# WHAT THIS TASK INVOLVES
Where a line contains the word "bodies", copy that line in full.

# RECORDS FOR THIS EXERCISE
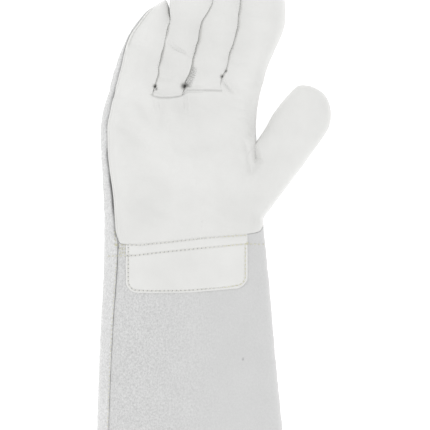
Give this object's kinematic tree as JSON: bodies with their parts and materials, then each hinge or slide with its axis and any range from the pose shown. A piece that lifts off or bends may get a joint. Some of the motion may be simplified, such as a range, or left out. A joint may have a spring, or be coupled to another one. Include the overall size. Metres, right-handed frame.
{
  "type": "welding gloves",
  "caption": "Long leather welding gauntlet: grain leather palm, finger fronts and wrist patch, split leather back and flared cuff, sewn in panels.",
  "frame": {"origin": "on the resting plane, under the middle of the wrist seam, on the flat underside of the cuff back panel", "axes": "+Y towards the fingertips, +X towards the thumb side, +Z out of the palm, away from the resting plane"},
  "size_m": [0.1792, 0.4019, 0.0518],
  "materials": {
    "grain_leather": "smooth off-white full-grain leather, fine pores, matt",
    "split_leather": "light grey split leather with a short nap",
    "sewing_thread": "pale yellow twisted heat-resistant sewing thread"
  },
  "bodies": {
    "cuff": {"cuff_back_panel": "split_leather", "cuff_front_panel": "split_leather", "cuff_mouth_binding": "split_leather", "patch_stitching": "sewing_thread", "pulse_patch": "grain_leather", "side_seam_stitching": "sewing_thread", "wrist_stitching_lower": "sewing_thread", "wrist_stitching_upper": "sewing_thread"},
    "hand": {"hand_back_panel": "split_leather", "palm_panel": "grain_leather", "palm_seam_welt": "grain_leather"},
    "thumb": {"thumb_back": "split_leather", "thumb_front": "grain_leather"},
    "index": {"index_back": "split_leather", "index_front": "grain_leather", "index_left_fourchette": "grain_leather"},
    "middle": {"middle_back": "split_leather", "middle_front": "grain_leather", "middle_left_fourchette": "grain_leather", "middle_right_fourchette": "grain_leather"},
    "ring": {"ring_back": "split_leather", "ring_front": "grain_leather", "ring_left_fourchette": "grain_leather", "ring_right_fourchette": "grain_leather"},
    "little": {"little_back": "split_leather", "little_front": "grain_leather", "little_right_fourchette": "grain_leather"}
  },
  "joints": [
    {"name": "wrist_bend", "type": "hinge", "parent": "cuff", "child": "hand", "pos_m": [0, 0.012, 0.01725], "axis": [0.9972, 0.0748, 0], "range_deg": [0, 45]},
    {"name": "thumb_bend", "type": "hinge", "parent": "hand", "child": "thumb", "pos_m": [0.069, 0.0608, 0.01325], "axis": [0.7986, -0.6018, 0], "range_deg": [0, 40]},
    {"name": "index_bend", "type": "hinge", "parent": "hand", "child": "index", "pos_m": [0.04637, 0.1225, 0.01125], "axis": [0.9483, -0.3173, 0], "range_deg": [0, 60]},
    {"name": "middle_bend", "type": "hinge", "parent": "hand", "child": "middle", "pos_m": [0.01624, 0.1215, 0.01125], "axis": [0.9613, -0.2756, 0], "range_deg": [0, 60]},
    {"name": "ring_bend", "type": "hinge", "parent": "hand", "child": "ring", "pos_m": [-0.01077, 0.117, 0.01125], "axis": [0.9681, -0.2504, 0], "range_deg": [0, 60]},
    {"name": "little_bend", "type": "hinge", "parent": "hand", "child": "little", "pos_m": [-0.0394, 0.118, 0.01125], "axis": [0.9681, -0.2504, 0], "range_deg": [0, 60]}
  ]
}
---
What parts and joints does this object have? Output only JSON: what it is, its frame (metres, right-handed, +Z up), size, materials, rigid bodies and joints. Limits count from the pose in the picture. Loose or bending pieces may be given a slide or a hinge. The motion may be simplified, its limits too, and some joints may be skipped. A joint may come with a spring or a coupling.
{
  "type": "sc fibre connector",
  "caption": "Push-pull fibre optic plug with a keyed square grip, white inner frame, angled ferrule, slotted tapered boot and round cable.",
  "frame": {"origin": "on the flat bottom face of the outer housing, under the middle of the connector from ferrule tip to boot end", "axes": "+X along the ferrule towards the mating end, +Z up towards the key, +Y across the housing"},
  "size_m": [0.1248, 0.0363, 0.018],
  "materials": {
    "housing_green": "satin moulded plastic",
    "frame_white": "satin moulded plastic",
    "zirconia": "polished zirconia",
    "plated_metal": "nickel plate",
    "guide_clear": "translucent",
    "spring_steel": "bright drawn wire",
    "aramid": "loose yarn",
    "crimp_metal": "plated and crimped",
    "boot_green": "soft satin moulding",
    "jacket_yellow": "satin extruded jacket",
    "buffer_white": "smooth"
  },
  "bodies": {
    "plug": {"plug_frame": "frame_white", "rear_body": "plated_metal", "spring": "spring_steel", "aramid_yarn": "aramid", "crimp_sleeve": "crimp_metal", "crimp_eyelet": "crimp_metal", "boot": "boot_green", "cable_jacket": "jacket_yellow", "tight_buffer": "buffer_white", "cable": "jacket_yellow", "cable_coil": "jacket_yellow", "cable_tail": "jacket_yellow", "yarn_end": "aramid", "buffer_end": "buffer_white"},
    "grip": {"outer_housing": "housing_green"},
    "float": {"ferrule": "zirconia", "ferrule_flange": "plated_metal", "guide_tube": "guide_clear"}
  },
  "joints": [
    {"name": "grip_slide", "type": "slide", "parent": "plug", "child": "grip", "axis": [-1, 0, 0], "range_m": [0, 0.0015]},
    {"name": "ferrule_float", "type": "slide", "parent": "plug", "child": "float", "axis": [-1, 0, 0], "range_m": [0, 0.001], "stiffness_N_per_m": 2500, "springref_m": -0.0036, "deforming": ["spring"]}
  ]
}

# FINAL RESULT
Give this object's kinematic tree as JSON: bodies with their parts and materials, then each hinge or slide with its axis and any range from the pose shown. A piece that lifts off or bends may get a joint. Some of the motion may be simplified, such as a range, or left out. A joint may have a spring, or be coupled to another one. Include the overall size. Metres, right-handed frame.
  "bodies": {
What parts and joints does this object have? Output only JSON: what it is, its frame (metres, right-handed, +Z up), size, materials, rigid bodies and joints. Limits count from the pose in the picture. Loose or bending pieces may be given a slide or a hinge. The motion may be simplified, its limits too, and some joints may be skipped. A joint may come with a spring or a coupling.
  "bodies": {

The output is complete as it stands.